1. We call with_semaphore_lock with the uuid of the LessonSession we’re trying to create. The ttl is set to 10 seconds, meaning the lock will expire after 10 seconds if the process hasn’t finished.
2. If the lock is acquired (:locked), we proceed with the transaction to create the LessonSession.
3. If the lock is already held (:skipped), we log the skipped request and return a no_content response.

---

Testing the Semaphore Lock

It’s essential to test that the lock mechanism works as expected, both when it acquires the lock and when it skips execution because the lock is already held.

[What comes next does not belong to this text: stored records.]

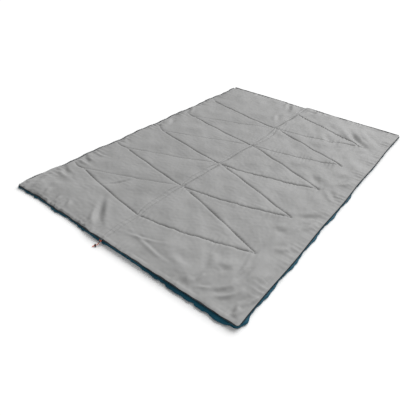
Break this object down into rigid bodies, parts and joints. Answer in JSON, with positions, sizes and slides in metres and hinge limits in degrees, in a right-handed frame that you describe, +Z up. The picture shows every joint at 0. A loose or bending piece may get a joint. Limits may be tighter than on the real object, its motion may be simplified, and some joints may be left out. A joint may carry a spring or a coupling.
{
  "type": "rectangular sleeping bag",
  "caption": "Quilted rectangular sleeping bag unzipped and laid open flat, lining up: two padded halves that fold together, an edge zip, a slider and a corded puller.",
  "frame": {"origin": "on the ground under the middle of the open bag, with the fold line above it", "axes": "+X to the right half, +Y from the foot edge to the head edge, +Z up"},
  "size_m": [1.5, 2.2429, 0.0244],
  "materials": {
    "shell_cloth": "satin",
    "batting": "matte",
    "lining_cloth": "matte",
    "thread": "matte",
    "zip_tape": "matte",
    "zip_coil": "satin",
    "hem_cloth": "matte",
    "slider_paint": "satin",
    "pull_cord": "matte",
    "pull_plastic": "matte"
  },
  "bodies": {
    "right_half": {"right_outer_shell": "shell_cloth", "right_insulation": "batting", "right_lining": "lining_cloth", "right_quilting_thread": "thread", "right_fold_stitching": "thread", "right_zip_tape": "zip_tape", "right_zip_coil": "zip_coil", "right_zip_top_stop": "zip_coil", "right_head_hem": "hem_cloth", "zip_bottom_stop": "zip_coil"},
    "left_half": {"left_outer_shell": "shell_cloth", "left_insulation": "batting", "left_lining": "lining_cloth", "left_quilting_thread": "thread", "left_fold_stitching": "thread", "left_zip_tape": "zip_tape", "left_zip_coil": "zip_coil", "left_zip_top_stop": "zip_coil", "left_head_hem": "hem_cloth"},
    "zip_slider": {"slider_body": "slider_paint"},
    "puller": {"pull_tab": "pull_plastic", "pull_cord": "pull_cord", "pull_grip": "pull_plastic"}
  },
  "joints": [
    {"name": "fold", "type": "hinge", "parent": "right_half", "child": "left_half", "pos_m": [0, 0, 0.031], "axis": [0, 1, 0], "range_deg": [0, 180]},
    {"name": "slider_run", "type": "slide", "parent": "right_half", "child": "zip_slider", "axis": [1, 0, 0], "range_m": [0, 0.69]},
    {"name": "tab_swing", "type": "hinge", "parent": "zip_slider", "child": "puller", "pos_m": [0, -1.1056, 0.022], "axis": [-1, 0, 0], "range_deg": [0, 110]}
  ]
}
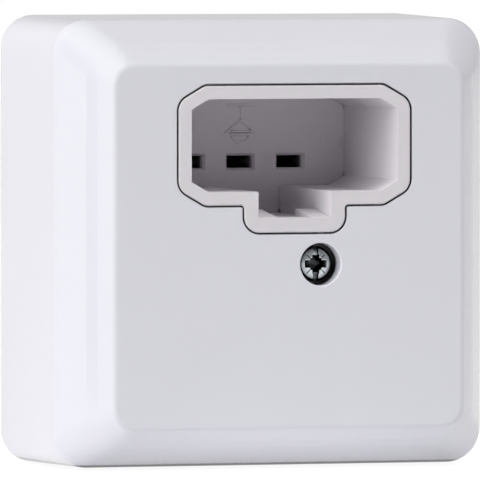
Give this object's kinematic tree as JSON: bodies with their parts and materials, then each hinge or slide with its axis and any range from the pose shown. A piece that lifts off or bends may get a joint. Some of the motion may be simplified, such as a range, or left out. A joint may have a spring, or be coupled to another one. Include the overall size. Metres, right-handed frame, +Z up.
{
  "type": "ceiling lamp outlet",
  "caption": "Surface-mounted lamp outlet: deep square hood with a bevelled front, a flush octagonal socket well with a keyway, and a recessed cover screw.",
  "frame": {"origin": "centre of the hood's mounting side, on the wall or ceiling face", "axes": "+Y into the wall or ceiling, the front faces -Y, +Z up as the outlet hangs on a wall, +X to the right seen from the front"},
  "size_m": [0.085, 0.0475, 0.085],
  "materials": {
    "hood_white": "satin moulded, white with a cool cast",
    "socket_white": "fine spark-eroded moulded white",
    "carrier_grey": "moulded grey",
    "base_white": "moulded white",
    "zinc_steel": "bright zinc plate",
    "contact_brass": "rolled strip",
    "retainer_nylon": "natural nylon"
  },
  "bodies": {
    "root": {"cover": "hood_white", "cover_screw": "zinc_steel", "screw_retainer": "retainer_nylon", "cover_bush": "contact_brass", "socket_body": "socket_white", "contact_carrier": "carrier_grey", "carrier_back": "carrier_grey", "base_plate": "base_white", "socket_screw_left": "zinc_steel", "socket_screw_right": "zinc_steel", "contact_line": "contact_brass", "clamp_line": "contact_brass", "terminal_screw_line": "zinc_steel", "contact_earth": "contact_brass", "clamp_earth": "contact_brass", "terminal_screw_earth": "zinc_steel", "contact_neutral": "contact_brass", "clamp_neutral": "contact_brass", "terminal_screw_neutral": "zinc_steel"}
  },
  "joints": []
}
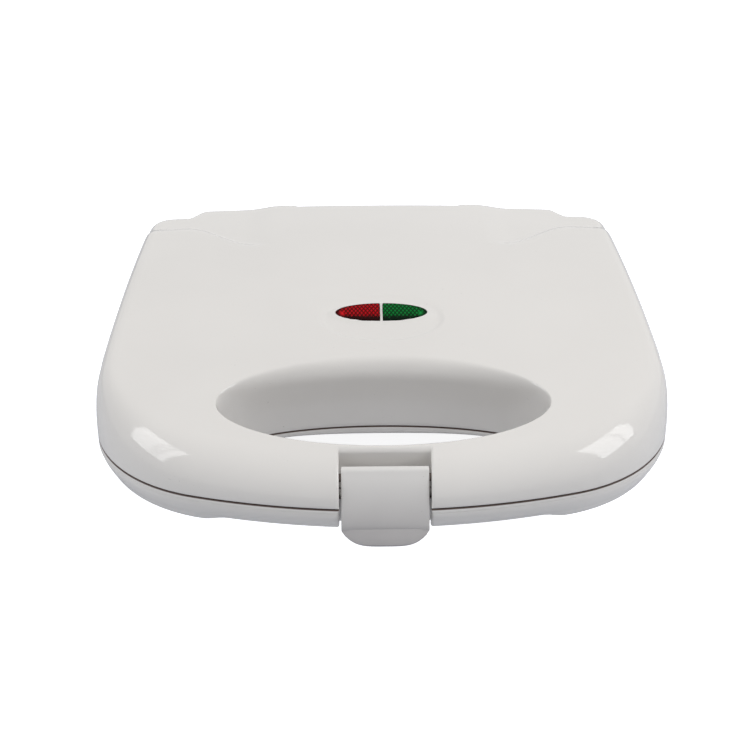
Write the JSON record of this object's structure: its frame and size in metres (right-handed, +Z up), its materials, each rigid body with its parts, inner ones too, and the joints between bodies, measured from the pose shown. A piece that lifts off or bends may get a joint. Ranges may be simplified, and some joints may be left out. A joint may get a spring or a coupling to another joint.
{
  "type": "sandwich toaster",
  "caption": "Clam-shell sandwich toaster with two black pocketed plates, loop handle with swinging latch, rear hinge and twin indicator windows.",
  "frame": {"origin": "centre of the bounding box's footprint, on the surface that the feet stand on", "axes": "+Z up, -Y towards the handle and the user, +X to the right as seen from the front"},
  "size_m": [0.23, 0.225, 0.08],
  "materials": {
    "shell": null,
    "frame": "satin moulded white",
    "latch": "satin moulded white, slightly greyer than the shell",
    "cooking_plate": "cast, black non-stick coating",
    "heater_tube": "sheathed heating tube, slightly heat-stained",
    "reflector_sheet": "thin plated sheet",
    "fastener": "zinc-plated steel",
    "ceramic": "unglazed off-white ceramic",
    "thermostat_can": "dark capped thermostat",
    "wire_sleeve": "off-white silicone wire sleeve",
    "rubber": "matte black rubber",
    "conduit": "dark grey flexible sleeve",
    "red_lens": "dark red prismatic window",
    "green_lens": "dark green prismatic window",
    "lamp_glass": "small indicator lamp"
  },
  "bodies": {
    "base": {"lower_housing": "shell", "lower_frame": "frame", "lower_plate": "cooking_plate", "lower_heater": "heater_tube", "lower_reflector": "reflector_sheet", "lower_reflector_screws": "fastener", "lower_screws": "fastener", "lower_terminals": "ceramic", "thermal_fuse": "ceramic", "fuse_clip": "reflector_sheet", "terminal_block": "ceramic", "lower_wiring": "wire_sleeve", "cord_bush": "rubber", "wire_conduit": "conduit", "hinge_pin_left": "fastener", "hinge_pin_right": "fastener", "front_left_foot": "rubber", "front_right_foot": "rubber", "rear_left_foot": "rubber", "rear_right_foot": "rubber"},
    "lid": {"upper_housing": "shell", "upper_frame": "frame", "upper_plate": "cooking_plate", "upper_heater": "heater_tube", "upper_reflector": "reflector_sheet", "upper_reflector_screws": "fastener", "upper_screws": "fastener", "upper_terminals": "ceramic", "red_window": "red_lens", "green_window": "green_lens", "red_lamp": "lamp_glass", "green_lamp": "lamp_glass", "lamp_holder": "ceramic", "lamp_holder_screws": "fastener", "thermostat": "thermostat_can", "thermostat_strap": "reflector_sheet", "upper_wiring": "wire_sleeve", "latch_pin": "fastener"},
    "latch": {"latch": "latch"}
  },
  "joints": [
    {"name": "lid_hinge", "type": "hinge", "parent": "base", "child": "lid", "pos_m": [0, 0.1075, 0.042], "axis": [-1, 0, 0], "range_deg": [0, 100]},
    {"name": "latch_pivot", "type": "hinge", "parent": "lid", "child": "latch", "pos_m": [0, -0.0975, 0.0505], "axis": [-1, 0, 0], "range_deg": [0, 35]}
  ]
}
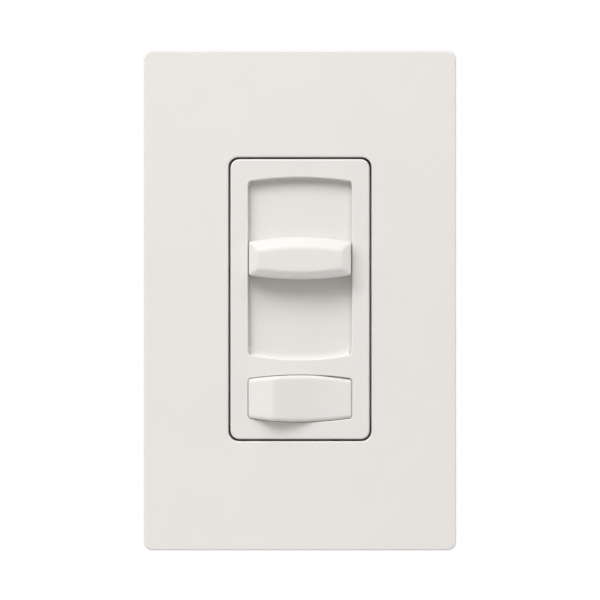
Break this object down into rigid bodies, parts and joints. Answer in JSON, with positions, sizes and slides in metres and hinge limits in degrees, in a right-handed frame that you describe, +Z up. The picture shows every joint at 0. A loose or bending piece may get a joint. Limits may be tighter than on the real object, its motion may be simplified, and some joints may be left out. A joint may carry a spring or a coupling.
{
  "type": "dimmer slide switch",
  "caption": "Flush wall dimmer with a recessed vertical slide knob and an on/off rocker in one bezel, under a screwless plate, with its mounting strap and rear housing.",
  "frame": {"origin": "on the wall surface, at the middle of the wall plate", "axes": "+X to the right as seen from the room, +Y into the wall, +Z up"},
  "size_m": [0.0744, 0.0432, 0.119],
  "materials": {
    "plate_plastic": "satin white moulding",
    "device_plastic": "satin white moulding",
    "adapter_plastic": "matt white moulding",
    "inner_plastic": "matt pale grey moulding",
    "housing_plastic": "fine-textured black moulding",
    "yoke_aluminium": "rolled sheet",
    "steel": "zinc plated",
    "brass": "plain",
    "copper": "plain copper alloy",
    "silver_contact": "silver",
    "green_screw": "green dyed screw",
    "blackened_screw": "black oxide",
    "phenolic": "brown laminate",
    "board_laminate": "green solder mask",
    "moulded_black": "matt epoxy",
    "blue_lacquer": "dipped lacquer",
    "tan_lacquer": "lacquer",
    "red_lacquer": "dipped lacquer",
    "film_capacitor_case": "yellow case",
    "ferrite": "sintered",
    "fibre": "vulcanised fibre"
  },
  "bodies": {
    "frame": {"wall_plate": "plate_plastic", "plate_adapter": "adapter_plastic", "yoke": "yoke_aluminium", "bezel": "device_plastic", "slider_floor": "device_plastic", "pot_can": "steel", "pot_board": "phenolic", "contact_saddle": "brass", "fixed_contact_left": "copper", "fixed_contact_right": "copper", "circuit_board": "board_laminate", "triac": "moulded_black", "triac_rivet": "steel", "diac": "blue_lacquer", "resistor_timing": "tan_lacquer", "resistor_snubber": "tan_lacquer", "film_capacitor": "film_capacitor_case", "timing_capacitor": "red_lacquer", "varistor": "blue_lacquer", "choke_core": "ferrite", "choke_winding": "copper", "rear_housing": "housing_plastic", "box_screw_top": "steel", "box_screw_bottom": "steel", "plate_screw_top": "steel", "plate_screw_bottom": "steel", "screw_retainer_top": "fibre", "screw_retainer_bottom": "fibre", "housing_screw_top_left": "steel", "housing_screw_top_right": "steel", "housing_screw_bottom_left": "steel", "housing_screw_bottom_right": "steel", "terminal_line": "brass", "terminal_load": "brass", "terminal_traveler": "brass", "clamp_line": "steel", "clamp_load": "steel", "clamp_traveler": "steel", "terminal_screw_line": "brass", "terminal_screw_load": "brass", "terminal_screw_traveler": "blackened_screw", "ground_screw": "green_screw"},
    "slider": {"slider_knob": "device_plastic", "slider_carriage": "inner_plastic", "pot_lever": "inner_plastic", "pot_wiper": "brass"},
    "rocker": {"rocker": "device_plastic", "plunger_spring": "steel"},
    "plunger": {"plunger": "brass"},
    "seesaw": {"seesaw": "copper", "seesaw_pin": "steel", "moving_contact_left": "silver_contact", "moving_contact_right": "silver_contact"}
  },
  "joints": [
    {"name": "slider_slide", "type": "slide", "parent": "frame", "child": "slider", "axis": [0, 0, 1], "range_m": [-0.0168, 0.0125]},
    {"name": "rocker_tilt", "type": "hinge", "parent": "frame", "child": "rocker", "pos_m": [0, -0.0049, -0.02335], "axis": [0, 0, 1], "range_deg": [-11, 0]},
    {"name": "plunger_slide", "type": "slide", "parent": "rocker", "child": "plunger", "axis": [0.0958, -0.9954, 0], "range_m": [0, 0.0006], "stiffness_N_per_m": 150, "springref_m": -0.001, "deforming": ["plunger_spring"]},
    {"name": "seesaw_tilt", "type": "hinge", "parent": "frame", "child": "seesaw", "pos_m": [0, 0.0061, -0.02335], "axis": [0, 0, 1], "range_deg": [0, 11]}
  ],
  "couplings": [
    {"joint": "seesaw_tilt", "follows": "rocker_tilt", "ratio": -1}
  ]
}
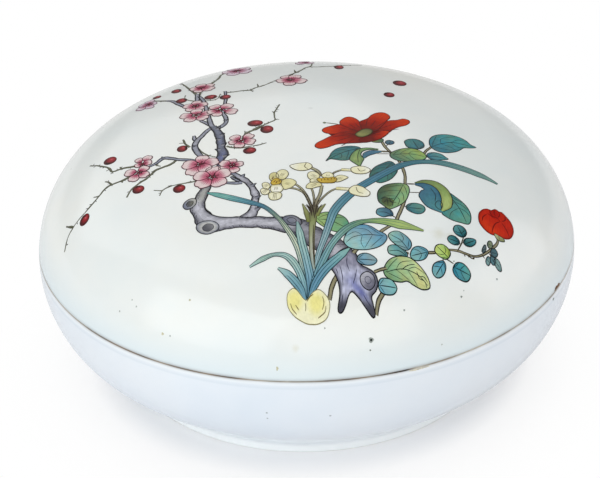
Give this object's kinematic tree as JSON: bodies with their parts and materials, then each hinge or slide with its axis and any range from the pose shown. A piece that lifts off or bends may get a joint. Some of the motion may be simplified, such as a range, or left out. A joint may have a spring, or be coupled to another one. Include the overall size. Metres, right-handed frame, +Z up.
{
  "type": "seal paste box",
  "caption": "Round glazed porcelain box on a foot ring, with a domed lift-off lid painted with traditional flowers, holding a cake of vermilion seal paste.",
  "frame": {"origin": "centre of the foot ring's ground face, on the surface the box stands on", "axes": "+Z up along the box's axis of revolution; -Y is the front, towards the viewer of the painting on the lid; +X to the viewer's right"},
  "size_m": [0.13, 0.13, 0.0627],
  "materials": {
    "base_glaze": "glossy bluish-white glaze, bare porcelain on the ground band, the ledge and the lip's top edge",
    "lid_glaze": "glossy white glaze with overglaze enamel painting, bare porcelain on the rim",
    "cinnabar_paste": "oily vermilion paste of ground mineral, oil and plant floss"
  },
  "bodies": {
    "bowl": {"base": "base_glaze", "seal_paste": "cinnabar_paste"},
    "cover": {"lid": "lid_glaze"}
  },
  "joints": [
    {"name": "lid_lift", "type": "slide", "parent": "bowl", "child": "cover", "axis": [0, 0, 1], "range_m": [0, 0.1]}
  ]
}
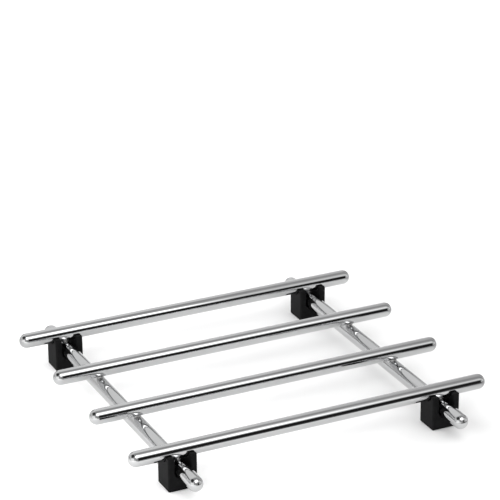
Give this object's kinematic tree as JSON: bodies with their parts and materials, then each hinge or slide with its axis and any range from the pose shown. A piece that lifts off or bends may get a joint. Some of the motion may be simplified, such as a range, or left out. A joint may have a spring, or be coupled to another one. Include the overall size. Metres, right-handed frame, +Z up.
{
  "type": "pot stand",
  "caption": "Square stand for a hot pot: round chrome rods with domed ends lie across crossbars and are welded to them, on black block feet clipped over the outer crossings.",
  "frame": {"origin": "centre of the stand's footprint, on the plane of the foot soles", "axes": "+X along the long rods, +Y along the crossbars to the back, +Z up"},
  "size_m": [0.2, 0.2, 0.0229],
  "materials": {
    "chrome": "bright polished chrome plate on solid steel rod",
    "weld": "small weld spot under the chrome plate",
    "foot": "matt black moulded plastic"
  },
  "bodies": {
    "root": {"long_rod_front": "chrome", "long_rod_inner_front": "chrome", "long_rod_inner_back": "chrome", "long_rod_back": "chrome", "crossbar_left": "chrome", "crossbar_right": "chrome", "weld_left_front": "weld", "weld_left_inner_front": "weld", "weld_left_inner_back": "weld", "weld_left_back": "weld", "weld_right_front": "weld", "weld_right_inner_front": "weld", "weld_right_inner_back": "weld", "weld_right_back": "weld", "foot_front_left": "foot", "foot_back_left": "foot", "foot_front_right": "foot", "foot_back_right": "foot"}
  },
  "joints": []
}
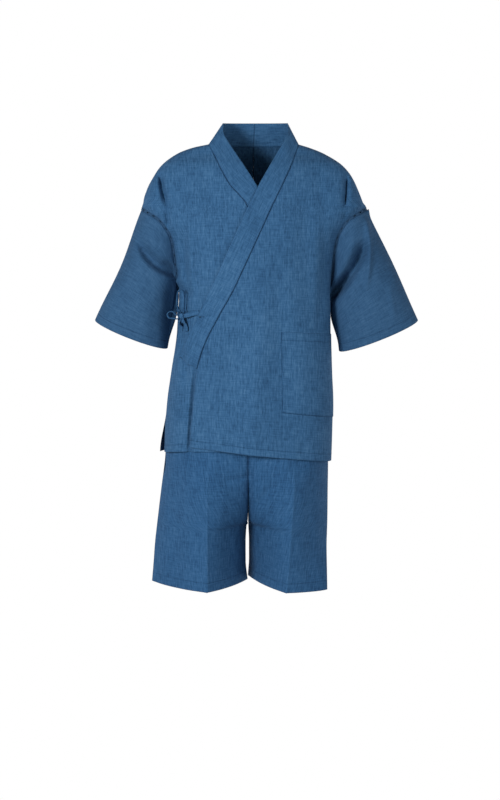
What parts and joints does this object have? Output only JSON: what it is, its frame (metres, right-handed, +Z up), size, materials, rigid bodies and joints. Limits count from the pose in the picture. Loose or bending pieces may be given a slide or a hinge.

Here’s how we write tests for the SemaphoreLockable concern using RSpec:

RSpec Test

require "rails_helper"

class DummyLockController
  include SemaphoreLockable

  attr_reader :results

  def initialize
    @results = []
  end

  def try_lock(key)
    with_semaphore_lock(key, ttl: 2.seconds) do |status|
      results << status
    end
  end
end

RSpec.describe SemaphoreLockable, type: :concern do
  let(:controller) { DummyLockController.new }
  let(:lock_key) { "test-key" }

  before do
    Rails.cache.clear
  end

  it "yields :locked when lock is acquired" do
    controller.try_lock(lock_key)
    expect(controller.results).to eq([:locked])
  end

  it "yields :skipped if lock is already held" do
    controller.try_lock(lock_key)
    controller.try_lock(lock_key) # second call should be skipped

    expect(controller.results).to eq([:locked, :skipped])
  end

  it "releases the lock after block runs" do
    controller.try_lock(lock_key)
    sleep 2.1 # wait for TTL expiration

    controller.try_lock(lock_key)
    expect(controller.results).to eq([:locked, :locked])
  end
end

Explanation of the Tests:

1. yields :locked when lock is acquired: Tests that the lock is acquired on the first attempt.
2. yields :skipped if lock is already held: Tests that subsequent attempts to acquire the lock while it’s held will be skipped.
3. releases the lock after block runs: Tests that the lock is properly released after the block finishes and that subsequent attempts can acquire the lock after TTL expiration.

---

Conclusion

Using a semaphore lock with Redis-backed caching in Rails helps to ensure that your application handles concurrency and race conditions in a safe, predictable manner. By leveraging Rails.cache, we can ensure that only one process or thread can perform a critical section at a time, preventing issues like duplicate database entries and unique constraint violations.

This approach is highly scalable and works well in distributed environments, making it ideal for high-concurrency applications such as webhooks, background jobs, or any system where idempotency is crucial.